Per raccontare le sue uve, Damijan si avventura in poetiche visioni di affascinanti ragazze, “il friulano è come quella bellezza che noti a cento metri di distanza, e non le stacchi più gli occhi di dosso. Mentre la ribolla gialla è come una ragazza che passa inosservata, ma se ti ci siedi al tavolo da quel tavolo non ti alzi più, perché scopri la sua bellezza interiore. È questa la differenza tra un vitigno aromatico come il friulano, che lega la sua forza all’esteriorità, la parte olfattiva, e la ribolla gialla, che punta invece sulla profondità in bocca”.
Il consiglio del padre fu: ”Se vuoi fare un grande vino, devi mischiare le bellezze delle donne”. Nacque così il Kaplja, il vino che meglio rappresenta l’azienda, un blend dove ai vini aromatici, malvasia e friulano, si accompagna lo chardonnay, che verrà sostituito nei prossimi anni dalla ribolla gialla.

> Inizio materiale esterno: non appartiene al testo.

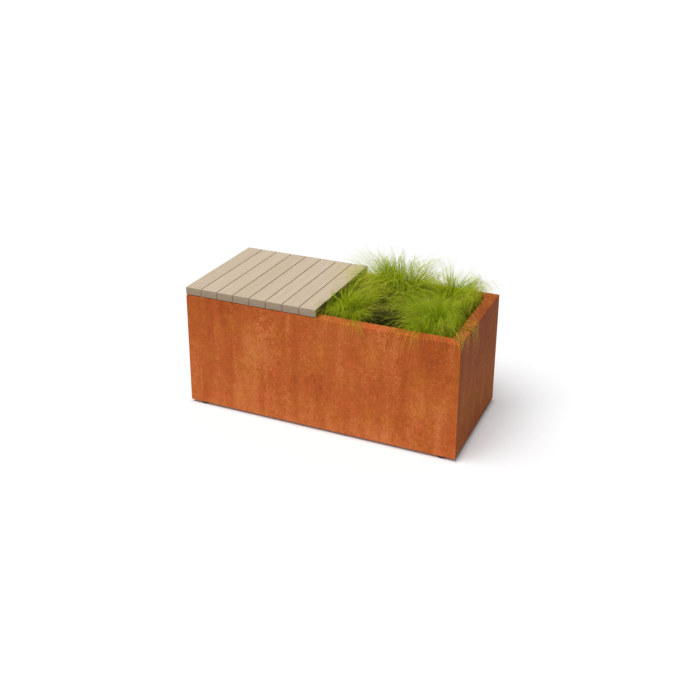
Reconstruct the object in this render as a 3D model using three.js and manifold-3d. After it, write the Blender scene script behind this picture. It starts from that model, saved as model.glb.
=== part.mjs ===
// Bench with planter: a box of folded weathering steel that stands on four levelling feet.
// The left half is closed by a deck of slats to sit on. The right half holds soil, grass and low plants.
// Lengths are in millimetres. +X runs along the length, -Y is the front and +Z is up.
// The origin is on the ground, under the middle of the box.

import * as THREE from "three";
import { mergeVertices } from "three/addons/utils/BufferGeometryUtils.js";
import Module from "manifold-3d";

const wasm = await Module();
wasm.setup();

// Box
const boxLength = 1200;
const boxWidth = 550;
const boxHeight = 495; // of the steel, from the underside of the bottom flange to the rim
const groundGap = 10; // the feet hold the steel this far off the ground
const sheet = 3; // thickness of all the sheet steel
const bendRadius = 1.5; // inside radius of a fold
const rimWidth = 50; // the flange folded in at the top
const lipDepth = 20; // the edge folded down from the rim
const footFlangeWidth = 45; // the flange folded in at the bottom

// Floor and dividing wall of the planting half
const floorHeight = 30; // of the folded floor, over the bottom flange
const wallClearance = 2; // between the walls and what stands inside them
const dividerInset = 25; // from the edge of the deck back under it
const dividerDrop = 6; // from the rim down to the top of the dividing wall
const drainHoleRadius = 10;
const drainHoleColumns = 3;
const drainHoleRows = 2;

// Deck
const deckLength = 600;
const slatCount = 8;
const slatGap = 3.5;
const slatThickness = 35;
const slatEdgeRadius = 2;
const railLeg = 40; // both legs of the aluminium angle
const railThickness = 4;
const railEndMargin = 10; // least distance from a screw to the end of the rail
const screwHeadRadius = 4.5;
const screwHeadHeight = 3;
const screwRadius = 2.2;
const screwGrip = 22; // how far a screw reaches into its slat
const boltHeadRadius = 5.8;
const boltHeadHeight = 4;
const boltRadius = 3;
const boltOverrun = 4; // how far a bolt stands out behind the lip
const boltDrop = 12; // from the rim down to the middle of a bolt
const boltPlaceShares = [0.2, 0.8]; // of the length of the rail

// Levelling feet
const footInset = 60; // from the end of the box to the middle of a foot
const padRadius = 18;
const padSocketDepth = 3; // how deep the stem sits in its pad
const stemRadius = 5;
const nutAcrossFlats = 17;
const nutHeight = 8;

// Planting
const soilDrop = 35; // from the rim down to the soil
const drainageDepth = 50;
const fleeceThickness = 2;
const grassHeight = 190; // of the tallest blades, over the soil
const crownRadius = 40; // the dense foot of a tuft
const crownHeight = 60;
const bladeWidth = 6;
const bladeTipWidth = 1.6;
const bladeTipLift = 22; // of the hanging tips over the rim
const grassMargin = 5; // between the blades and the deck, and the box's outline
const tuftMargin = 7; // between the blades of two tufts
const coverHeight = 24;
const bladesPerTuft = 28;
const bladeSteps = 5;

// Middles of the tufts, as shares of the planting area's length and width, from its front left corner
const tuftPlaceShares = {
  back_left: [0.2, 0.79],
  back_right: [0.74, 0.82],
  centre: [0.46, 0.52],
  front_left: [0.19, 0.25],
  front_right: [0.78, 0.27],
};

// Low plants between the tufts: middle and half size, as shares of the same area
const coverPlaceShares = {
  front: { middle: [0.48, 0.14], half: [0.17, 0.12] },
  deck_side: { middle: [0.12, 0.52], half: [0.1, 0.14] },
  right: { middle: [0.88, 0.54], half: [0.1, 0.14] },
};

// How the sizes of a tuft's blades spread, as shares
const bladeReachShares = [0.5, 1]; // of the room around the tuft
const bladeHeightShares = [0.62, 1]; // of the tallest blade
const bladeRootShare = 0.84; // of the crown's radius, over which the blades are rooted
const bladeLiftShare = 0.4; // of the crown's height, at which they are rooted
const bladeBendShare = 0.3; // of its reach, where a blade's curve is drawn up
const crownProfileShares = [[0.85, 0], [1, 0.25], [0.75, 0.75], [0.35, 1]];
const coverProfileShares = [[0.9, 0], [1, 0.35], [0.8, 0.8], [0.4, 1]];

// Fits and fineness
const fit = 0.3; // running or sliding gap between two pieces
const overrun = 5; // how far a cutting shape runs past what it cuts
const foldSteps = 2;
const edgeSteps = 1;
const roundSides = 12;
const hexSides = 6;
const padSides = 24;
const crownSides = 10;
const coverSides = 14;

// Places worked out from these sizes
const rimTop = groundGap + boxHeight;
const flangeTop = groundGap + sheet;
const lipBottom = rimTop - lipDepth;
const halfLength = boxLength / 2;
const halfWidth = boxWidth / 2;
const openHalfWidth = halfWidth - rimWidth; // between the lips
const floorTop = flangeTop + floorHeight;
const floorUnderside = floorTop - sheet;
const deckStart = -halfLength;
const deckEnd = deckStart + deckLength;
const dividerStart = deckEnd - dividerInset;
const dividerEnd = dividerStart + sheet;
const slatWidth = (deckLength - (slatCount - 1) * slatGap) / slatCount;
const slatPitch = slatWidth + slatGap;
const railStart = deckStart + rimWidth + fit;
const railEnd = dividerStart - wallClearance;
const railFace = openHalfWidth - fit; // outer face of a rail, from the middle of the box
const footPlace = halfWidth - footFlangeWidth / 2;
const soilTop = rimTop - soilDrop;
const slatNumbers = Array.from({ length: slatCount }, (_, index) => index + 1);
const sides = { front: -1, back: 1 };
const ends = { left: -1, right: 1 };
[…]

Allunga un braccio verso un grappolo, ne stacca un acino e lo spreme, mostrandoci i vinaccioli: “La vite non sa che fa vino, la vite lavora per far maturare i semi contenuti nell’acino, per continuare la propria specie. Noi dobbiamo anticiparla e vendemmiare quando i semi sono maturi, prima che cadano al suolo. La maturazione fenolica è il presupposto per una grande annata, e solo una volta ogni dieci anni si raggiunge la maturazione completa in tutta la vigna”.

5.

Trenta vendemmie

Ha sempre amato pensare in grande, e i suoi progetti li ha messi su carta: “Teniamo da parte 3.000 bottiglia l’anno, da aprire alla terza generazione. Solo così capiremo se i nostri sono grandi vini. Questo l’ho scritto 35 anni fa, e ho fatto il mio. Ora tocca a Tamara, e poi chi verrà dopo avrà per le mani dei prodotti veramente importanti”.

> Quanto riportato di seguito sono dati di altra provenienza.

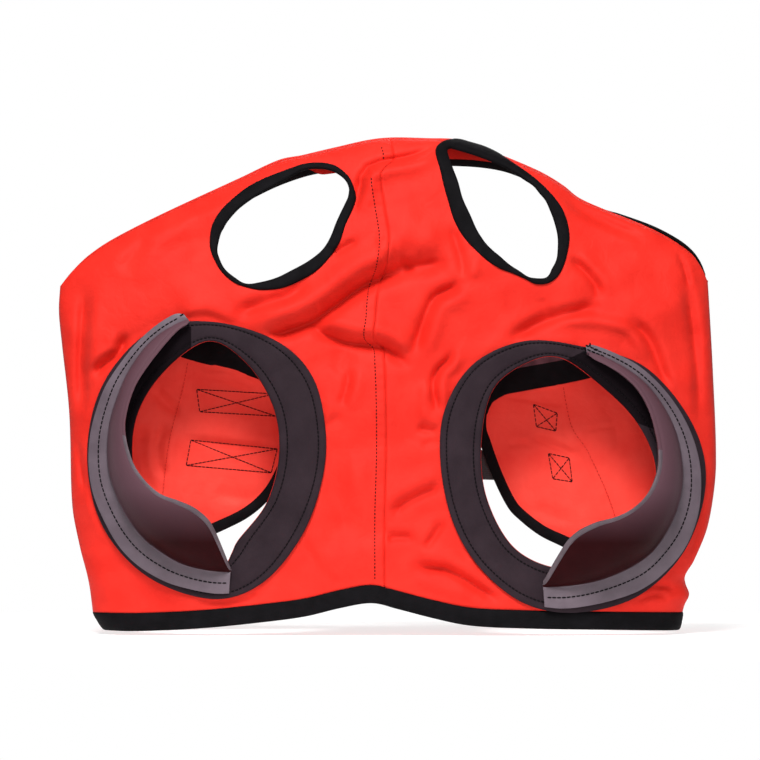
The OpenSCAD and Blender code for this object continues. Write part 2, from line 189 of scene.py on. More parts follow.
def nearest(line: Array, x: Array, z: Array) -> tuple[Array, Array, Array]:
    """Where flat points lie against an open line.

    Args:
        line: Points of the line.
        x: First values of the points.
        z: Second values of the points.

    Returns:
        Distance, positive to the left of the line; share of the way along; nearest point.
    """
    best = np.full(np.shape(x), 1e9)
    signed, share = np.zeros(np.shape(x)), np.zeros(np.shape(x))
    spot = np.zeros(np.shape(x) + (2,))
    run = np.concatenate([[0], np.cumsum(np.linalg.norm(np.diff(line, axis=0), axis=1))])
    for k in range(len(line) - 1):
        a, d = line[k], line[k + 1] - line[k]
        length = max(float(np.hypot(*d)), 1e-9)
        f = np.clip(((x - a[0]) * d[0] + (z - a[1]) * d[1]) / length**2, 0, 1)
        qx, qz = a[0] + d[0] * f, a[1] + d[1] * f
        gap = np.hypot(x - qx, z - qz)
        near = gap < best
        side = np.sign(d[0] * (z - a[1]) - d[1] * (x - a[0]))
        best = np.where(near, gap, best)
        signed = np.where(near, gap * side, signed)
        share = np.where(near, (run[k] + f * length) / run[-1], share)
        spot = np.where(near[..., None], np.stack([qx, qz], -1), spot)
    return signed, share, spot


# --- shape of the hood ----------------------------------------------------------------------


@dataclass(frozen=True)
class Crease:
    """One fold or valley in the fabric."""

    path: Flat
    ridge: float
    lip: float = 0.0
    width: float = 5.0
    free: bool = False

    def relief(self, x: Array, z: Array) -> Array:
        """How far the crease lifts the fabric.

        Args:
            x: First values of the points.
            z: Second values of the points.

        Returns:
            The lift at each point.
        """
        line = Curve(self.path).even(14)
        signed, share, _ = nearest(line, x, z)
        q = signed / self.width
        ends = smooth(share / 0.25) * smooth((1 - share) / 0.25)
        body = self.ridge * np.exp(-q * q)
        p = q / np.where(q * self.lip > 0, 1.25, 0.6)
        return (body + self.lip * p * np.exp(0.5 * (1 - p * p))) * ends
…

Oltre che in grande, pensa anche al futuro: “Oggi sono alla fine del mio percorso di viticoltore, ho dietro Tamara che scalpita. Nella vita, a un vignaiolo spettano trenta vendemmie, ed io ne ho fatte anche di più perché ho cominciato presto. E se hai qualcuno dietro che sogna, è giusto permettergli di fare le sue trenta vendemmie. Io ho la fortuna di avere Tamara, che sogna in grande, e farà anche meglio di me, visto che salta da un trampolino più alto. E allora mi sto preparando a fare questo cambio generazionale, che avverrà nei prossimi anni. Anche perché c’è un altro cambio da fare, devo prendere il posto di mia mamma nell’orto. Non è che vado via, questo è un posto bellissimo e Tamara avrà bisogno di un aiuto, però il capo sarà lei, ed è giusto che sia così”.

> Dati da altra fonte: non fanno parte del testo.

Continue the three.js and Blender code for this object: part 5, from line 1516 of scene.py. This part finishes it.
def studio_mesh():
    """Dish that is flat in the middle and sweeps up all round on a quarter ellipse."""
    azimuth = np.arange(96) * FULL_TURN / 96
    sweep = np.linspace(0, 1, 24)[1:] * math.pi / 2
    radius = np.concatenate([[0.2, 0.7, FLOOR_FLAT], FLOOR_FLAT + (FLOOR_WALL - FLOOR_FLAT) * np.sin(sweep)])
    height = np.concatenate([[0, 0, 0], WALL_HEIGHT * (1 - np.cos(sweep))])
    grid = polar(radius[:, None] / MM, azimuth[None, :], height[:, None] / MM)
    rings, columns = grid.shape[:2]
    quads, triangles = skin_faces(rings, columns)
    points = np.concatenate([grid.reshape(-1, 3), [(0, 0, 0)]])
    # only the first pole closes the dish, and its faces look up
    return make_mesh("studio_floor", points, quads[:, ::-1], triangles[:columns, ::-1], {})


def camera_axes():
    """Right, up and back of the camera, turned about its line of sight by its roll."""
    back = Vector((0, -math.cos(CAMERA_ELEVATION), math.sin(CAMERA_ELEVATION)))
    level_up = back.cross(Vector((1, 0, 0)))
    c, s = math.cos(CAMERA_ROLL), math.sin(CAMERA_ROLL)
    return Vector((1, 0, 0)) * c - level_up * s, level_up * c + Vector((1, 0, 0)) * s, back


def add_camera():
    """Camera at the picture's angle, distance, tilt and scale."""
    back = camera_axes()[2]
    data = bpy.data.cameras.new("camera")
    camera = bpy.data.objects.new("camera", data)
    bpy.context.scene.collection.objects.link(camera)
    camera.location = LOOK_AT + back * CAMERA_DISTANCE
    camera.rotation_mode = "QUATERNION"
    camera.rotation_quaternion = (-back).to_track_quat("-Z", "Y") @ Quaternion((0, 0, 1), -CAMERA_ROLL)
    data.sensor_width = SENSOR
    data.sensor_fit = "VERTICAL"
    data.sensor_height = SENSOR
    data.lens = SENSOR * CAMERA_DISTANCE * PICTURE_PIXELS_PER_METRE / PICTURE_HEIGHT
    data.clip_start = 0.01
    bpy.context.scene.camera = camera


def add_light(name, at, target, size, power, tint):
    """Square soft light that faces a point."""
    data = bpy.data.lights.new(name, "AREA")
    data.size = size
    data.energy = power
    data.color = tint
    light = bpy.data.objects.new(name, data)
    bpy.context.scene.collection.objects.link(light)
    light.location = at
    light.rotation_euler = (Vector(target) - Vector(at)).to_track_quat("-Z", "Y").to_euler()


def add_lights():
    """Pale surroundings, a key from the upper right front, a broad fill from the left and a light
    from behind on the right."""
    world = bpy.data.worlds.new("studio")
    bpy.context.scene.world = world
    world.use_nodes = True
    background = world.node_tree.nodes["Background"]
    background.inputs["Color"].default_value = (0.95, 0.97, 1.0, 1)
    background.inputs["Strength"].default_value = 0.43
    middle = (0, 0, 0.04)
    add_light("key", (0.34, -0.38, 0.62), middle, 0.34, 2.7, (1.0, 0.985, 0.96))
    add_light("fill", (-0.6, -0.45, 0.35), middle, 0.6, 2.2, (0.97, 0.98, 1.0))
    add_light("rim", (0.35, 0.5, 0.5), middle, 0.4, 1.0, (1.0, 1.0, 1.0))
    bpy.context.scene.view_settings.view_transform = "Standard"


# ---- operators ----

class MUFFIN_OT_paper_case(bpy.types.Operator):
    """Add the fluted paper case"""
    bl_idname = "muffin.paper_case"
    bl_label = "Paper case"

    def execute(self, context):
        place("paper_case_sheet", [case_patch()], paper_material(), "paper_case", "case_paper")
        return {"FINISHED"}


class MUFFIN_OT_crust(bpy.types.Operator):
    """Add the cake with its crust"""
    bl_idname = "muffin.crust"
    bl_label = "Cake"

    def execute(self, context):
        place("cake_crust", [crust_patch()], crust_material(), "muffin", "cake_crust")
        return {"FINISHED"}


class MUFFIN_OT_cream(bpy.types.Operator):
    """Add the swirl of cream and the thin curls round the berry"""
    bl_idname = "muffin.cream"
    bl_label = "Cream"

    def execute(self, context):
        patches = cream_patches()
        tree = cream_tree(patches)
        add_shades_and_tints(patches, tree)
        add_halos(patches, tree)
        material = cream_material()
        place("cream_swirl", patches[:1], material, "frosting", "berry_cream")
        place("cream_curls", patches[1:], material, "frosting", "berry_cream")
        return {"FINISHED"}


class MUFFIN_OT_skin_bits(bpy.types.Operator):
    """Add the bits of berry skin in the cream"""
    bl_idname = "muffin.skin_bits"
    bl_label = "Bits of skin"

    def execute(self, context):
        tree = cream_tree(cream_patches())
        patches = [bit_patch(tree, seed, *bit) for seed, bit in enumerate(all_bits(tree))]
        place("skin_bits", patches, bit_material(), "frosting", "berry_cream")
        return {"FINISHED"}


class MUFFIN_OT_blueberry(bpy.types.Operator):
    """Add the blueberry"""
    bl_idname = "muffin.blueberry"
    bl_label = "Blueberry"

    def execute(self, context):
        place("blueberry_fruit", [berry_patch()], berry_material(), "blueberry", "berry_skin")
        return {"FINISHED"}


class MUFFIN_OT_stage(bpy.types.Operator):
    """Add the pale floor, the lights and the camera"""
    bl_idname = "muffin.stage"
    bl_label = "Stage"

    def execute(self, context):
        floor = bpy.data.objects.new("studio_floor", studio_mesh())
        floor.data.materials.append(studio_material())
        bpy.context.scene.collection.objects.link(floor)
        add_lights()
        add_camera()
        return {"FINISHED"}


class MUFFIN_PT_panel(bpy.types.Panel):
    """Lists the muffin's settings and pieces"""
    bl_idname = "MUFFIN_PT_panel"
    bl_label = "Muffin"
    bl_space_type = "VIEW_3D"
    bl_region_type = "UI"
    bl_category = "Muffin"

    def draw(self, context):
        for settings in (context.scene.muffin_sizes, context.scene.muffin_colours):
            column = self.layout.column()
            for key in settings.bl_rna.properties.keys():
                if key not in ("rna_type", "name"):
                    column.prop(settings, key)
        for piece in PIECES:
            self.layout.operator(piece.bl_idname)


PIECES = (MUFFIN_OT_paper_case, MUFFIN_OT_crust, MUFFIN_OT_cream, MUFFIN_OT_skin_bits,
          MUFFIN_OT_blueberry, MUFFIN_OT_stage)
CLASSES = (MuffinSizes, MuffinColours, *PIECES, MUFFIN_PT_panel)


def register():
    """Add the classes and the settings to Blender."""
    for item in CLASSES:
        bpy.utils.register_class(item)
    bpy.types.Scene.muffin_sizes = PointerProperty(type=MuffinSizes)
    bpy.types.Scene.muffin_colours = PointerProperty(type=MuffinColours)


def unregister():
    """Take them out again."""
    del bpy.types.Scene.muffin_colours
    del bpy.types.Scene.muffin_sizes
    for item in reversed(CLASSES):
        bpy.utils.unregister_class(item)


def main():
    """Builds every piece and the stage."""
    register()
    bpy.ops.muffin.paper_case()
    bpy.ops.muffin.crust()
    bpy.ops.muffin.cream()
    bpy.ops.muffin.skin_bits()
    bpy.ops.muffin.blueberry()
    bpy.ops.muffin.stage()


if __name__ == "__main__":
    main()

Nessun rimpianto, anzi, “Era molto in salita, la strada, è stata dura, ma non avrei potuto scegliere mestiere migliore. Il vino è l’alimento dell’anima, è arte. Certo non è un prodotto salutare, contiene alcol. Ma se devi incontrare un amico, non c’è bevanda più spirituale del vino. E deve essere un grande vino”.